I have some working code currently which I will submit as a PR soon, does influxdata prefer single (merged) commits for PRs ?

For commits you can leave them separate, when we merge PRs we generally squash them.

Thanks @danielnelson.
I'm having a problem with another PR, circle-test.sh timing out whilst pulling docker.io/stealthly/docker-riemann (https://github.com/influxdata/telegraf/pull/2623)
Something I've done?

I started a rebuild for it, we need to improve our test script to not pull the docker image all the time. If something like this happens again just leave a comment on the PR.

Any update on your work, @tomtastic?

I've found this issue while trying to figure out if any of the detailed parameters that are collected by the existing zfs plugin actually yield (even if indirectly) any of the significantly more useful parameters like:

  • health -- ie: do I need to replace a hard drive?
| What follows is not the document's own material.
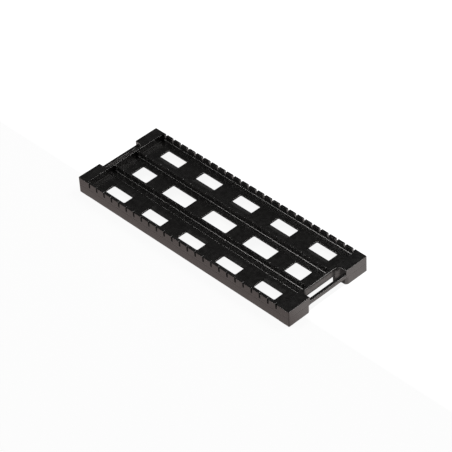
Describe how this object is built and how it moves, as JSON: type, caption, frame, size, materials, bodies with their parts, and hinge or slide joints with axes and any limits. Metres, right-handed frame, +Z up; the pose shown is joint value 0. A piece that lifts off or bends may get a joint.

    • not sure how you would report this out via telegraf, anyway?

  • size -- current size of pool
  • alloc -- amount of space used in pool
  • free -- amount of space free in pool
  • frag -- a rough measure of how fragmented the free space is
  • cap -- capacity percentage that is used (ie: 0% = empty)
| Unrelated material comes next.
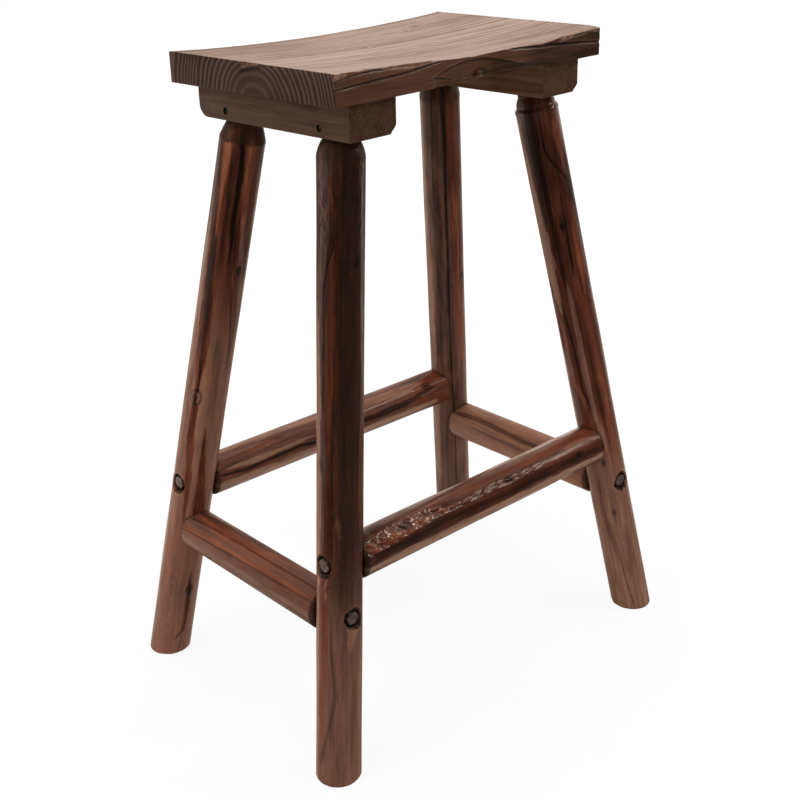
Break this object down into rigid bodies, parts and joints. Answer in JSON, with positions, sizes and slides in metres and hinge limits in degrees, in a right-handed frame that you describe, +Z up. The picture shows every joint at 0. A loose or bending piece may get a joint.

Several of these are what you are addressing with this issue (and your patch work), and I think they are significantly more useful than the low level stats that exist right now!

On the health reporting point... is there any way to get telegraf to report stats like this, or does it need to be a number? Simply enumerating the health states (ONLINE, DEGRADED, FAULTED,OFFLINE, UNAVAIL, REMOVED) could work and allow for simple alarms at the telegraf output destination, but I'm wondering what the norm is. End objective (for health) is really "which telegraf'd stat can I use to figure out if a device may need replacing in my pool"?

Hi @rwarren, sorry for the very slow reply.
I have it working and reporting all the parameters you list above which I mostly view in grafana.
zpool_grafana

I'll pull my finger out and commit the code very shortly.

@tomtastic -- awesome, thanks! Grafana is what I'm using for visuals as well, and that looks good. Hopefully your PR will be accepted.

You can test it from here : https://github.com/tomtastic/telegraf/tree/better_zpool_linux

I'm reminded looking at the code, that 'size, alloc, free, dedup' aren't presented currently as ZFSonLinux doesn't get the syntax for 'zpool list -Hp' (p for parsable) until version 0.7.0.
But we've the useful bits like fragmentation and health!

I need to write some unit tests for it all before I submit the PR.

Having trouble getting the unit tests to build, I can run 'make test-short', but it only indicates the zfs plugin fails to build, no useful errors.

@danielnelson Is there anyone I could ask for help with the unit-tests here?

I can try to help, can you paste the output here?

Its quite likely the code for the unit tests is garbage, the required changes are small but I don't have enough knowledge of golang to make it any better.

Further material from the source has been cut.